The International St. Lawrence River Board of Control hosted its semi-annual public meeting and teleconference on Sept. 24 at the State University of New York in Oswego, N.Y., and concurrently at the Confederation Hotel in Kingston, Ontario.
In addition to the face-to-face meetings, a webinar-teleconference format was used to widen public outreach. More than 30 people participated, including members of the public, government officials, IJC Commissioner Dereth Glance, several Board members, IJC and Board staff, and associates.
The Board's Canadian Chair, Philippe Morel, briefly presented information describing the IJC, the Board, recent water supplies, recent and forecast water levels, and the Board’s current regulation strategy.
After the presentation, the meeting was opened for public comment, questions, and concerns, presided over by Chairman Morel. The slide presentation shown during the webinar was made available online to callers beforehand on the Board's website, and callers were able to interact with the chairman and other participants during the event.
Kingston City Hall. Credit: Tourism Kingston.
One attendee wished to know why Lake Michigan-Huron has remained lower than average for such a long time. It was explained that the lows were the result of lower-than-average precipitation and higher evaporation over a number of years.
Another attendee wished to know how much the Board’s discretionary deviations could be used to lower Lake Ontario in a week. It was noted that this depends on the difference between inflows and outflows, but that it would typically be on the order of 1-2 inches. Higher flows can have an adverse impact on navigation and downstream levels.
Paul Yu, alternate U.S. regulation representative, explained that under Criterion (k) in the 1990s, the maximum amount of water released in a week was the equivalent of about 1 foot of water. However, the lake did not drop by 1 foot, as there was water coming in from Lake Erie and the local basin.
Several attendees inquired about whether and when a decision would be made by the IJC to implement a new Lake Ontario-St. Lawrence regulation plan, and expressed concern about the potential impact the proposed plan might have on coastal damages. Commissioner Glance briefly addressed the question and directed attendees and listeners to the IJC web site for further details and updates. From June through August, the IJC invited public comment on an improved plan for managing water levels and flows in the Lake Ontario and St. Lawrence River basin. The proposal is to be discussed at an upcoming IJC meeting.

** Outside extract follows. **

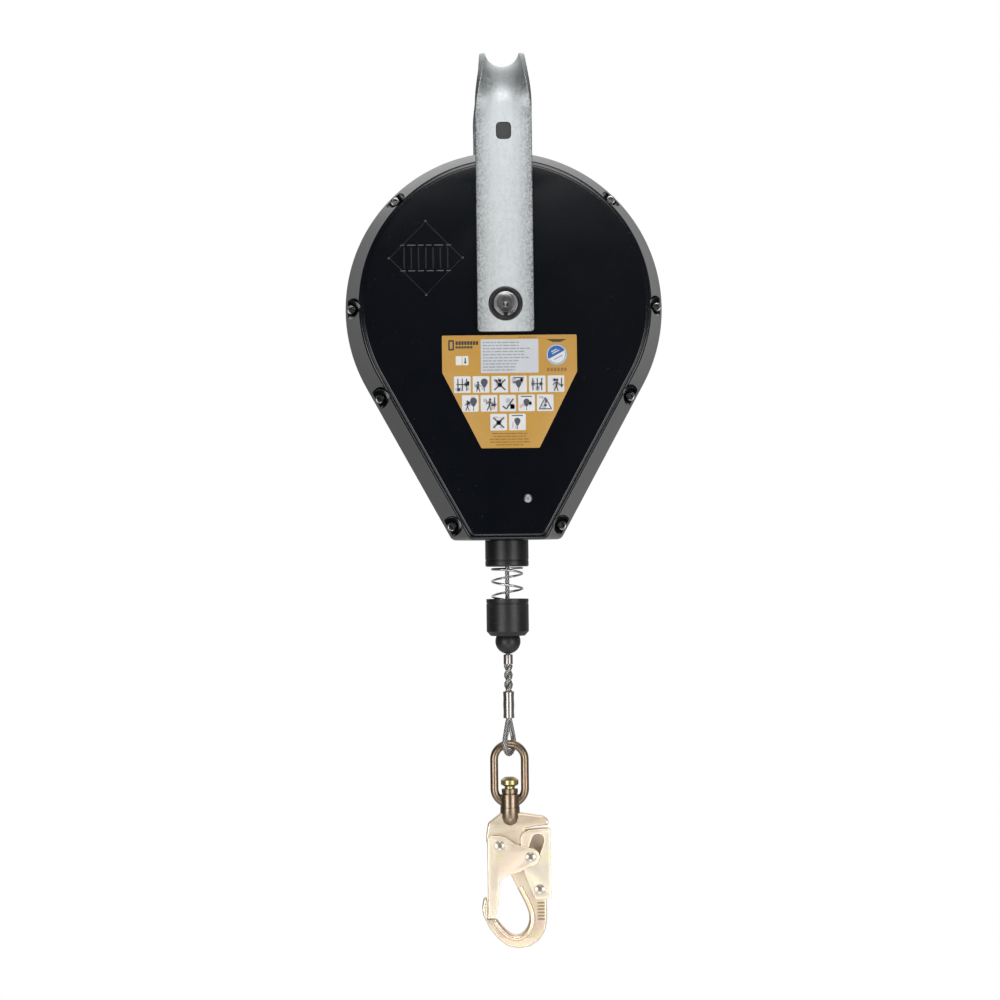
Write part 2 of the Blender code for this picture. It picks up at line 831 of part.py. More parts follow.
def rope_guide():
    flare = 25.0
    top = THROAT_Z + 21.4
    body = block("rope_guide", (-22, -20, THROAT_Z), (27, 20, top), "black_plastic")
    ends = [(GUIDE_SCREW_X, y, GUIDE_SCREW_Z) for y in (-20, 12)]
    pillar = rods("guide_pillar", [(*ends, 7)], segments=12)
    cut(body, pillar, "UNION")
    bore = [(0, THROAT_Z - 1), (5, THROAT_Z - 1)]
    for i in range(5):
        rise = 22.4 * i / 4
        bore.append((5 + flare - math.sqrt(flare * flare - rise * rise), THROAT_Z + rise))
    bore.append((0, THROAT_Z + 22.4))
    funnel = turned("guide_bore", bore, None, along="Z", centre=(0, 0, 0), steps=18)
    cut(body, funnel)
    ends = [(GUIDE_SCREW_X, y, GUIDE_SCREW_Z) for y in (-24, -4)]
    thread = rods("guide_thread", [(*ends, GUIDE_THREAD_R)], segments=10)
    cut(body, thread)
    head = [(0, -53.0), (2.2, -52.8), (3.6, -51.6), (3.8, -50.3), (2, -50.3), (2, -5), (0, -5)]
    turned("guide_screw", head, "screw_zinc", centre=(GUIDE_SCREW_X, 0, GUIDE_SCREW_Z), steps=12)


def nozzle():
    profile = [
        (18, -409.8),
        (18, -413.6),
        (NOZZLE_NECK_R, -413.6),
        (NOZZLE_NECK_R, NOZZLE_TOP),
        (NOZZLE_R, NOZZLE_TOP),
        (NOZZLE_R, NOZZLE_END + 2),
        (NOZZLE_R - 0.8, NOZZLE_END + 0.5),
        (NOZZLE_R - 2.4, NOZZLE_END),
        (7.5, NOZZLE_END),
        (NOZZLE_BORE, NOZZLE_END + 5),
        (NOZZLE_BORE, -409.8),
    ]
    piece = turned("rope_nozzle", profile, "black_plastic", along="Z", centre=(0, 0, 0), steps=24)
    smooth(piece)


def buffer_group():
    seat_r = BALL_R + 0.4
    seat = []
    for i in range(5):
        rise = (CUP_END - BALL_Z) + (10.2 - (CUP_END - BALL_Z)) * i / 4
        seat.append((math.sqrt(seat_r * seat_r - rise * rise), BALL_Z + rise))
    profile = seat + [
        (seat[-1][0], CUP_FLOOR),
        (CUP_R - 3, CUP_FLOOR),
        (CUP_R - 3, CUP_TOP - 1),
        (CUP_R - 2.4, CUP_TOP),
        (CUP_R - 0.8, CUP_TOP),
        (CUP_R, CUP_TOP - 0.8),
        (CUP_R, CUP_END + 4),
        (CUP_R - 1.4, CUP_END + 1.2),
        (CUP_R - 4, CUP_END),
    ]
    cup = turned("buffer_cup", profile, "buffer_rubber", along="Z", centre=(0, 0, 0), steps=24)
    smooth(cup)
    bore = 2.4
    pole = math.degrees(math.acos(bore / BALL_R))
    ball_arc = arc((0, BALL_Z), BALL_R, pole, -pole, 10)
    ball = turned("stop_ball", ball_arc, "buffer_rubber", along="Z", centre=(0, 0, 0), steps=20)
    smooth(ball, 60)
    sleeve = [(0, SLEEVE_TOP), (4.15, SLEEVE_TOP), (4.15, SLEEVE_END), (0, SLEEVE_END)]
    turned("stop_sleeve", sleeve, "ferrule_tin", along="Z", centre=(0, 0, 0), steps=14)
    top = NOZZLE_END - GAP - SPRING_WIRE
    bottom = CUP_FLOOR + GAP + SPRING_WIRE
    per_turn = 10
    total = int(SPRING_TURNS * per_turn)
    coil = []
    for i in range(total + 1):
        a = 2 * math.pi * i / per_turn
        share = i / total
        coil.append(
            (SPRING_R * math.cos(a), SPRING_R * math.sin(a), top + (bottom - top) * share)
        )
    wire("buffer_spring", coil, SPRING_WIRE, "spring_steel")


def rope_group():
    """The free rope, and the spliced end that runs round the thimble and back to the stop sleeve."""
    wire("lifeline_inside", inside_route(), ROPE_R, "rope_steel")
    top = NOZZLE_END - 0.2
    low = SLEEVE_TOP + GAP
    free = [(0.0, 0.0, top + (low - top) * i / 10) for i in range(11)]
    wire("lifeline_free", free, ROPE_R, "rope_steel")
    ferrule = [
        (4.4, FERRULE_TOP),
        (4.7, FERRULE_TOP),
        (5.0, FERRULE_TOP - 0.4),
        (5.0, FERRULE_END + 0.4),
        (4.7, FERRULE_END),
        (4.4, FERRULE_END),
    ]
    piece = turned("rope_ferrule", ferrule, "ferrule_tin", along="Z", centre=(0, 0, 0), steps=20)
    smooth(piece)
    wire("lifeline_eye", splice_route(), ROPE_R, "rope_steel")
    wire("eye_thimble", thimble_route(), 1.2, "screw_zinc", closed=True)


def eye_start():
    """Angle on the eye's round, in its own plane, where its straight side begins."""
    rise = FERRULE_END - 2.0 - EYE_Z
    reach = math.hypot(STRAND, rise)
    return math.degrees(math.atan2(rise, STRAND) - math.acos(EYE_R / reach))


def splice_route():
    """Down beside the tail, twisted with it through the ferrule, round the eye and back the same way."""
    top = SLEEVE_END - 4 * GAP
    low = FERRULE_END - 1.0
    steps = 16
    down = []
    for i in range(steps + 1):
        a = math.radians(180.0 + (EYE_TURN - 360.0) * i / steps)
        down.append((STRAND * math.cos(a), STRAND * math.sin(a), top + (low - top) * i / steps))
    start = eye_start()
    bow = arc((0, EYE_Z), EYE_R, start, -180 - start, 16)
    back = [(-x, -y, z) for x, y, z in down[::-1]]
    return down + [in_eye_plane(-u, z) for u, z in bow] + back


def in_eye_plane(u, z):
    turn = math.radians(EYE_TURN)
    return (u * math.cos(turn), u * math.sin(turn), z)


def thimble_route():
    """The thimble's ring, a constant distance inside the rope's eye."""
    start = eye_start()
    radius = EYE_R - 3.6
    apex = in_eye_plane(0.0, EYE_Z + radius / math.sin(math.radians(start)))
    bow = arc((0, EYE_Z), radius, start, -180 - start, 14)
    return [apex] + [in_eye_plane(u, z) for u, z in bow]


# Link and hook


def eye_link():
    low = LINK_END + LINK_HALF
    high = LINK_TOP - LINK_HALF
    loop = arc((0, high), LINK_HALF, 0, 180, 10) + arc((0, low), LINK_HALF, 180, 360, 10)
    piece = wire("eye_link", [(x, 0.0, z) for x, z in loop], LINK_WIRE, "link_zinc", closed=True)
    boss = turned(
        "link_boss",
        [(0, BOSS_TOP), (BOSS_R - 0.8, BOSS_TOP), (BOSS_R, BOSS_TOP - 0.8), (BOSS_R, BOSS_END), (0, BOSS_END)],
        None,
        along="Z",
        centre=(0, 0, 0),
        steps=20,
    )
    cut(piece, boss, "UNION")
    cut(piece, rods("link_bore", [((0, 0, -665), (0, 0, -630), 3.8)], segments=16))
    bolt = [
        (0, -630.8),
        (4.5, -631.2),
        (7.0, -632.6),
        (7.9, -634.6),
        (7.9, -636.2),
        (6.4, -638.0),
        (4.6, -639.0),
        (4.6, -641.0),
        (3.5, -641.0),
        (3.5, -668.0),
        (0, -668.0),
    ]
    piece = turned("swivel_bolt", bolt, "link_zinc", along="Z", centre=(0, 0, 0), steps=16)
    smooth(piece)


def body_outline():
    """The forged hook seen from the front."""
    crown = [(8.0, -662.5), (29.8, -666.0), (33.6, -669.2), (34.2, -672.2), (32.4, -674.4), (22.4, -674.8)]
    spine = [(13.2, -676.6), (13.2, -707.0), (24.0, -709.5), (31.9, -735.0), (31.9, -758.5)]
    outer = [(30.0, -768.0), (24.6, -776.4), (16.4, -781.8), (6.5, -783.5), (-3.5, -781.2)]
    outer += [(-12.0, -774.8), (-19.6, -765.2), (-25.2, -753.6), (-26.0, -747.0), (-24.6, -740.4)]
    nose = [(-22.8, -738.4), (-21.4, -740.6), (-21.3, -757.4), (-13.4, -757.4)]
    inner = [(-8.2, -764.2), (-3.0, -769.4), (1.2, -771.8), (5.2, -772.4), (10.2, -770.6)]
    inner += [(14.4, -766.4), (16.6, -760.0), (16.4, -753.0), (13.6, -745.0), (0.0, -717.6)]
    throat = [(-1.0, -706.0), (-4.0, -700.4), (-10.0, -699.8), (-16.0, -697.0), (-21.5, -689.0)]
    left = [(-21.5, -682.0), (-19.8, -671.6), (-8.0, -662.5)]
    return crown + spine + outer + nose + inner + throat + left


def hook_body():
    holes = [arc(pivot, 3.3, 0, 360, 16)[:-1] for pivot in (GATE_PIVOT, LEVER_PIVOT)]
    piece = flat("hook_body", body_outline(), -BODY_HALF, BODY_HALF, "yellow_zinc", holes)
    neck = turned(
        "hook_neck",
        [
            (0, BOSS_END - GAP),
            (8.3, BOSS_END - GAP),
            (8.75, BOSS_END - 1.0),
            (8.75, -667.0),
            (7.6, -671.0),
            (4.4, -674.2),
            (0, -675.4),
        ],
        None,
        along="Z",
        centre=(0, 0, 0),
        steps=16,
    )
    cut(piece, neck, "UNION")
    cut(piece, rods("neck_bore", [((0, 0, -668.4), (0, 0, -650), 3.8)], segments=16))
    seat = ((LEVER_SPRING_X[0] - GAP, 0, LEVER_SPRING_Z), (LEVER_SPRING_X[1], 0, LEVER_SPRING_Z), 3.4)
    cut(piece, rods("lever_spring_seat", [seat], segments=14))
    return piece


def gate():
    """Two cheeks joined by a strip down the mouth side, on the gate rivet."""
    lobe = arc(GATE_LOBE, 8.1, 62, -98, 8)
    outline = [(-20.6, -684.4), (-18.4, -682.4), (-8.0, -682.8), (-2.0, -685.4), (3.4, -689.8), (9.0, -691.8)]
    outline += lobe
    outline += [(8.4, -714.9), (-1.0, -717.0), (-8.4, -721.0), (-10.7, -726.5), (-11.2, -742.0)]
    outline += [(-14.4, -754.6), (-20.6, -754.6)]
    pivot = arc(GATE_PIVOT, 3.3, 0, 360, 16)[:-1]
    pin = arc(GATE_LOBE, 2.5, 0, 360, 12)[:-1]
    piece = flat("gate", outline, -GATE_OUT, -GATE_IN, "yellow_zinc", [pivot, pin])
    rear = flat("gate_rear_cheek", outline, GATE_IN, GATE_OUT, None, [pivot])
    strip = block("gate_strip", (-20.6, -GATE_OUT + 0.4, -754.6), (-18.9, GATE_OUT - 0.4, -699.6))
    cut(piece, strip, "UNION")
    cut(piece, rear, "UNION")
    return piece


def lock_lever():
    """The lever on the hook's back that has to be squeezed before the gate opens."""
    outline = [
        (9.0, -702.0),
        (9.0, -684.0),
        (11.0, -680.0),
        (16.0, -677.8),
        (28.0, -676.8),
        (34.0, -676.8),
        (35.8, -678.6),
        (35.8, -737.0),
        (34.0, -739.4),
        (21.4, -739.4),
        (11.0, -713.0),
    ]
    top = (24.5, -687.0)
    low = (19.3, -701.6)
    window = arc(top, 5.6, -19.6, 160.4, 8) + arc(low, 5.6, 160.4, 340.4, 8)
    hole = arc(LEVER_PIVOT, 3.3, 0, 360, 16)[:-1]
    piece = flat("lock_lever", outline, -LEVER_OUT, -LEVER_IN, "yellow_zinc", [window, hole])
    rear = flat("lever_rear_cheek", outline, LEVER_IN, LEVER_OUT, None, [hole])
    strip = block("lever_strip", (34.2, -LEVER_OUT + 0.4, -736.8), (35.8, LEVER_OUT - 0.4, -679.0))
    cut(piece, strip, "UNION")
    cut(piece, rear, "UNION")
    return piece


def rivet(name, place_at, shank, cheek, blind_end=None):
    """A rivet with a domed head outside each cheek, or a headed pin that ends short of the rear one."""
    head = [
        (0, cheek + 1.9),
        (2.4, cheek + 1.6),
        (RIVET_HEAD_R, cheek + 0.8),
        (RIVET_HEAD_R, cheek + GAP),
        (shank, cheek + GAP),
    ]
    rear = head
    if blind_end is not None:
        rear = [(0, blind_end), (shank, blind_end)]
    profile = rear + [(r, -t) for r, t in head[::-1]]
    turned(name, profile, "screw_zinc", centre=(place_at[0], 0, place_at[1]), steps=12)


def hook_springs():
    x, z = GATE_PIVOT
    coil = []
    turns = 1.5
    steps = 15
    for k in range(steps + 1):
        a = math.radians(-90) + 2 * math.pi * turns * k / steps
        coil.append((x + 4.2 * math.cos(a), -6.75 + 1.2 * k / steps, z + 4.2 * math.sin(a)))
    wire("gate_spring", coil, 0.3, "spring_steel")
    coil = []
    turns = 4.5
    steps = 36
    near, far = LEVER_SPRING_X
    for k in range(steps + 1):
        a = 2 * math.pi * turns * k / steps
        x = near + 0.5 + (far - near - 1.0) * k / steps
        coil.append((x, 2.6 * math.cos(a), LEVER_SPRING_Z + 2.6 * math.sin(a)))
    wire("lever_spring", coil, 0.45, "spring_steel")


def build():
    clear_scene()
    new_collection("self_retracting_lifeline")
    new_collection("cutters")
    shell("front_shell", -1)
    shell("rear_shell", 1)
    gasket()
    casing_screws()
    label()
    bracket()
    axle_group()
    brake_group()
    drum_group()
    pawls()
    rope_guide()
    nozzle()
    buffer_group()
    rope_group()
    eye_link()
    hook_body()
    gate()
    lock_lever()
    rivet("gate_rivet", GATE_PIVOT, 3.0, GATE_OUT)
    rivet("gate_lobe_rivet", GATE_LOBE, 2.2, GATE_OUT, LEVER_IN - 2 * GAP)
    rivet("lever_rivet", LEVER_PIVOT, 3.0, LEVER_OUT)
    hook_springs()


build()
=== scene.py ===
"""Looks of the self retracting lifeline: fine meshes and procedural finishes around the packed part.

Sizes are millimetres, and meshes are scaled to metres as they are made. The stage, the pattern scales and the
properties that have a unit are in metres. +Z is up, +X is right and the front faces -Y.
The origin is under the bracket's saddle.
"""

import math
import random

import bmesh
import bpy
from mathutils import Matrix, Vector


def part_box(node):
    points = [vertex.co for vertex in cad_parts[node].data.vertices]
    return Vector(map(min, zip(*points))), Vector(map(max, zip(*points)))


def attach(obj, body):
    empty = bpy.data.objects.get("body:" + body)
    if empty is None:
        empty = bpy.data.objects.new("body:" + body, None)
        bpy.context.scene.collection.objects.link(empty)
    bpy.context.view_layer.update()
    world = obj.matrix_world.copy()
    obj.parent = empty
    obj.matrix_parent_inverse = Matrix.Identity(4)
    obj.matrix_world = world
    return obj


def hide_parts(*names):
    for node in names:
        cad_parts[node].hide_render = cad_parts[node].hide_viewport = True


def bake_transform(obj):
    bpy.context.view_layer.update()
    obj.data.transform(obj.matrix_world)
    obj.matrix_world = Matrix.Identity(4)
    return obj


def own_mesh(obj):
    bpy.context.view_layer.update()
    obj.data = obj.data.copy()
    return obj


bl_info = {
    "name": "Self Retracting Lifeline",
    "version": (1, 0, 0),
    "blender": (4, 5, 0),
    "location": "View3D > Sidebar > Lifeline",
    "description": "Builds a fall arrest block with its bracket, wire rope and snap hook",
    "category": "Object",
}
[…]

Attendees in Oswego, N.Y., stayed for more than an hour after the teleconference to continue discussing their concerns relating to the proposed plan as well as the current plan. A man and woman from Sodus Bay, N.Y., said they attended the meeting and represented about 30 homeowners. Most of those are summer residents, and many have permanent homes outside of the area. The man and woman said that they had only recently become aware of the public comment period for the proposed new plan. Commissioner Glance listened to their concerns after the meeting. Public and technical hearings on the proposal were well-attended and the IJC is now considering comments that were submitted.
The International St. Lawrence River Board launched a new website in the summer. You can sign up to receive weekly electronic updates on water levels and flows, and explore content including information on Board members and responsibilities, as well as progress reports to the IJC, meeting minutes, data, and media releases.
The date of the Board’s next meeting with the public is tentatively scheduled for March 18, 2014.